* [Given information]:
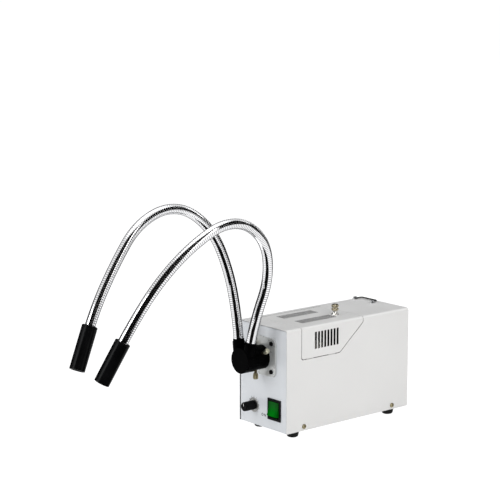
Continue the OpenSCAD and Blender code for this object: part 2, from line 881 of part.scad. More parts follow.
module fibre_tip() {
    color("lightyellow")
        rod_z(tip_r, 0.5, head_len - 1.5, 0, 0);
}

module left_head() { on_arm(-1, left_lean, left_turns) head(); }
module right_head() { on_arm(1, right_lean, right_turns) head(); }
module left_fibre_tip() { on_arm(-1, left_lean, left_turns) fibre_tip(); }
module right_fibre_tip() { on_arm(1, right_lean, right_turns) fibre_tip(); }

// ---- controls ----

module switch_bezel() {
    axle = rocker_w / 2 + 1.2;
    color([0.06, 0.06, 0.06])
        difference() {
            union() {
                box(switch_x - bezel_w / 2, switch_x + bezel_w / 2, front_y - bezel_t, front_y,
                    switch_z - bezel_h / 2, switch_z + bezel_h / 2);
                box(switch_x - bezel_w / 2 + bezel_rim, switch_x + bezel_w / 2 - bezel_rim,
                    front_y, front_y + bezel_deep,
                    switch_z - bezel_h / 2 + bezel_rim - 0.4,
                    switch_z + bezel_h / 2 - bezel_rim + 0.4);
            }
            box(switch_x - rocker_w / 2 - 0.3, switch_x + rocker_w / 2 + 0.3,
                front_y - bezel_t - 1, front_y + bezel_deep - 4,
                switch_z - rocker_cavity, switch_z + rocker_cavity);
            rod_x(rocker_axle_r + fit, switch_x - axle, switch_x + axle,
                front_y + rocker_pivot, switch_z);
        }
}

module rocker() {
    side = rocker_half;
    color("green")
        translate([0, front_y + rocker_pivot, switch_z])
            rotate([-rocker_tilt, 0, 0]) {
                slab_x(switch_x - rocker_w / 2, switch_x + rocker_w / 2)
                    polygon([[-7.4, 0], [-9, side], [-2, side], [2.5, 4], [2.5, -4],
                        [-2, -side], [-9, -side]]);
                rod_x(rocker_axle_r, switch_x - rocker_w / 2 - 1, switch_x + rocker_w / 2 + 1,
                    0, 0);
            }
}

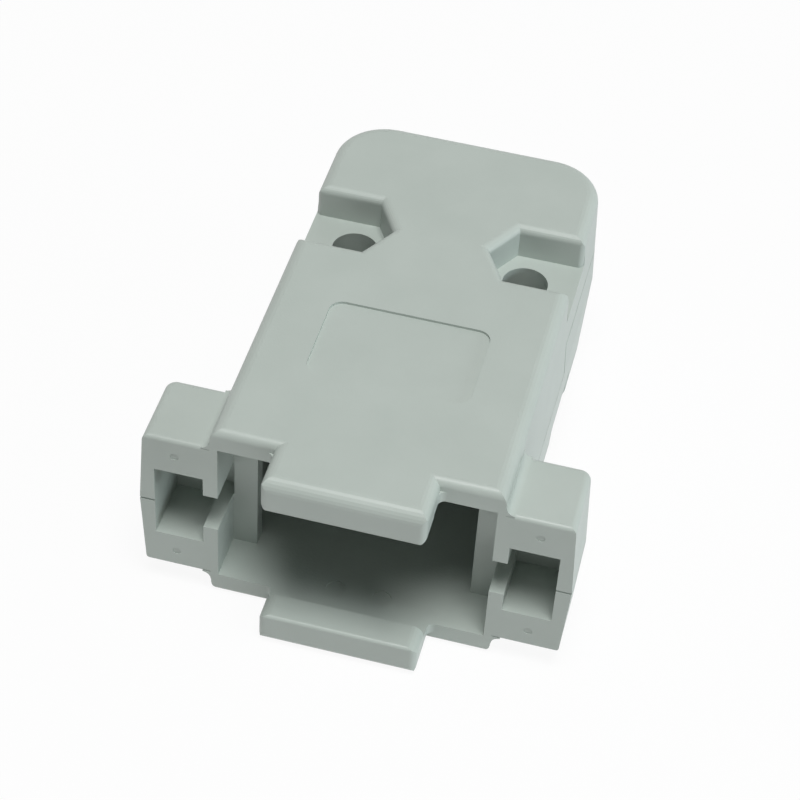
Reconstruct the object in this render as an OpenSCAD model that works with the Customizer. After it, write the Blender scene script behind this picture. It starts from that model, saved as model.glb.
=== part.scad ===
// Two-shell hood for a nine-way D connector.
// The shells are the same moulding, turned half round the cable axis, and meet on a stepped parting line.

/* [Connector end] */
// Distance between the two jackscrews
screw_pitch = 25; // [24.8:0.1:25.2]
// Width over both ears, at the parting line
ear_span = 30.7; // [30.4:0.1:32]
// Height of the ears
ear_h = 12.7; // [12.2:0.1:13]
// Length of the ears, front to back
ear_l = 6.1; // [5.6:0.1:7]
// Width of the jackscrew pockets
pocket_w = 3.5; // [3:0.1:3.6]
// Height of the jackscrew pockets
pocket_h = 6.4; // [5:0.1:7]
// Height of the open gap between each pocket and the socket
pocket_gap = 3.2; // [2:0.1:4.4]
// Width of the socket that takes the connector
socket_w = 19.4; // [19:0.1:19.6]
// Depth of the socket, to the corner posts that stop the connector
socket_l = 3.6; // [3:0.1:4.2]
// Hole for a jackscrew
jack_d = 3.4; // [3:0.1:3.5]

/* [Body] */
// Width of the body at the parting line
body_w = 21.2; // [21:0.1:22]
// Length of the body, front face to rear face
body_l = 36.1; // [35:0.1:42]
// Height of the body, both shells together
body_h = 16.3; // [16:0.1:18]
// Radius of the two rear corners
corner_r = 4.4; // [3:0.1:5]
// Radius along the outer edges
edge_r = 0.9; // [0.4:0.1:1.2]
// Radius along the front edge and the edges of the nut pockets
rim_r = 0.6; // [0.3:0.1:0.8]
// Thickness of the side walls
wall = 1; // [0.8:0.1:1.1]
// Thickness of the roof and the floor
roof = 1.8; // [1.6:0.1:2.4]
// Draft of the moulded walls, in degrees
draft = 3; // [1:0.5:4]
// How far the parting line steps up and down behind the case screws
step_h = 2.9; // [1:0.1:3]

/* [Tabs] */
// Width of the tab that reaches over the connector
tab_w = 11.4; // [9:0.1:12]
// Reach of the tab in front of the ears
tab_l = 3.5; // [3:0.1:5]
// Gap between the lips of the two tabs
lip_gap = 10.7; // [9.4:0.1:11.4]
// Slot behind each lip, for the connector's flange
flange_slot = 1.4; // [1:0.1:1.6]

/* [Case screws] */
// Distance between the two case screws
post_pitch = 13; // [12.6:0.2:13.4]
// Distance of the case screws behind the front face
post_y = 23.8; // [23:0.1:24]
// Hole for a case screw
case_d = 3.4; // [3:0.1:3.6]
// Width of the nut pocket across its flats
nut_af = 5.8; // [5.6:0.1:6]
// Depth of the nut pocket
nut_deep = 2.7; // [2:0.1:3]

/* [Label] */
// Width of the shallow label field
label_w = 11.7; // [8:0.1:14]
// Length of the label field
label_l = 7.6; // [5:0.1:10]
// Distance of the label field's front edge behind the front face
label_y = 7.4; // [5:0.1:8]
// Depth of the label field
label_deep = 0.2; // [0.1:0.05:0.4]

/* [Cable exit] */
// Hole for the cable in the rear face
cable_d = 8; // [6:0.1:9]
// Bore of the closed clamp
grip_d = 5.5; // [4:0.1:6]
// Thickness of the clamp strips
strip_t = 0.8; // [0.6:0.1:1]
// Width of the clamp strips, along the cable
strip_w = 3.8; // [3:0.1:4]

/* [Hidden] */

hood_grey = [0.70, 0.71, 0.68];
zinc = [0.78, 0.79, 0.80];

half_h = body_h / 2;
ear_half_h = ear_h / 2;
room_h = half_h - roof;             // half height of the hollow
room_w = body_w - 2 * wall;         // width of the hollow
pocket_l = ear_l - 1.4;             // the ears keep a back wall behind their pockets
step_y = post_y - nut_af / 2;       // the parting line steps at the nut pockets
nut_x = post_pitch / 2 + 0.5;       // the nut pockets stand a little outside their holes
tongue = 0.6;                       // height of the tongue inside the side walls
clear = 0.2;                        // gap at pieces that drop into the shells
stop_x = 7.9;                       // inner face of the corner posts that stop the connector
stop_t = 1.2;
clamp_y = 28.4;                     // front edge of the clamp strips
clamp_x = 5.8;                      // clamp screws, either side of the cable
clamp_half = 9.2;                   // half length of a strip
arc_n = 6;                          // straight pieces in a quarter round
far = 60;

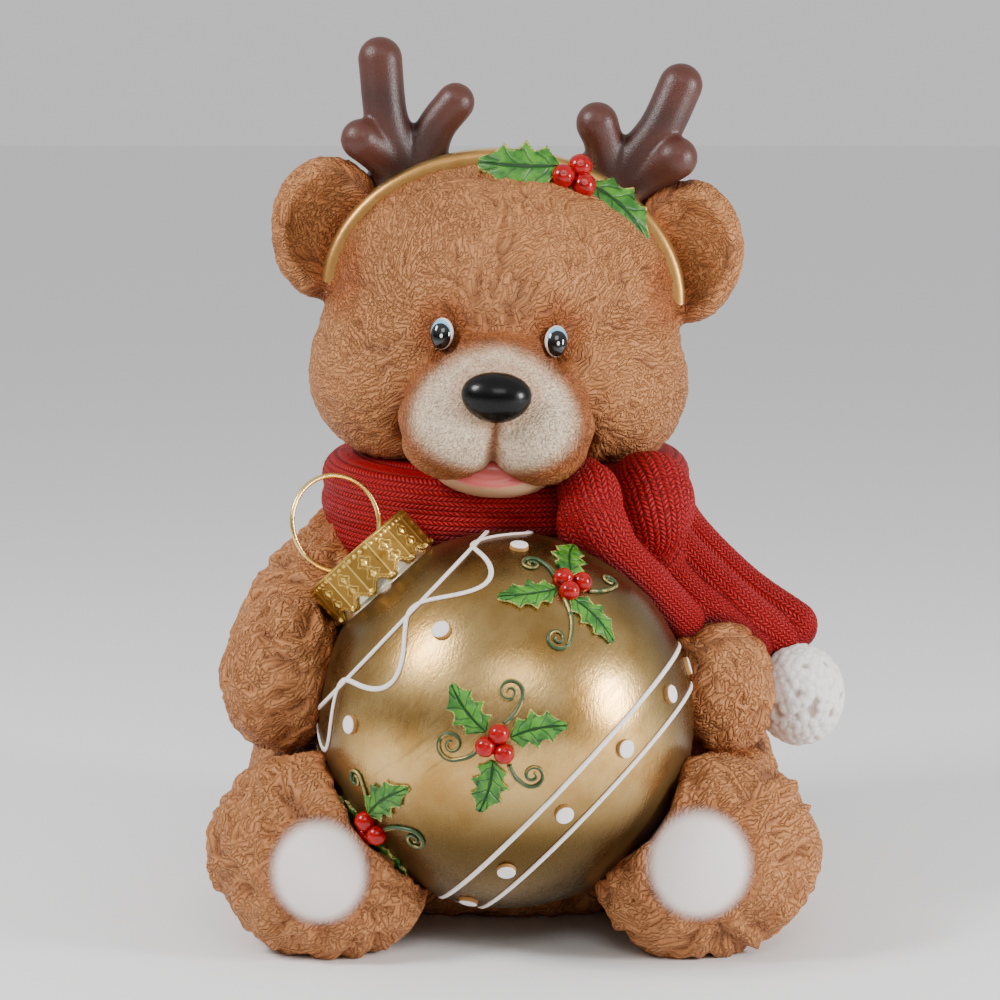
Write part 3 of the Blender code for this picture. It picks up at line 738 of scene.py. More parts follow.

* [Your objective]:
Show the lines of the material that contain the word "follow".

* [In response]:
Continue the OpenSCAD and Blender code for this object: part 2, from line 881 of part.scad. More parts follow.
Write part 3 of the Blender code for this picture. It picks up at line 738 of scene.py. More parts follow.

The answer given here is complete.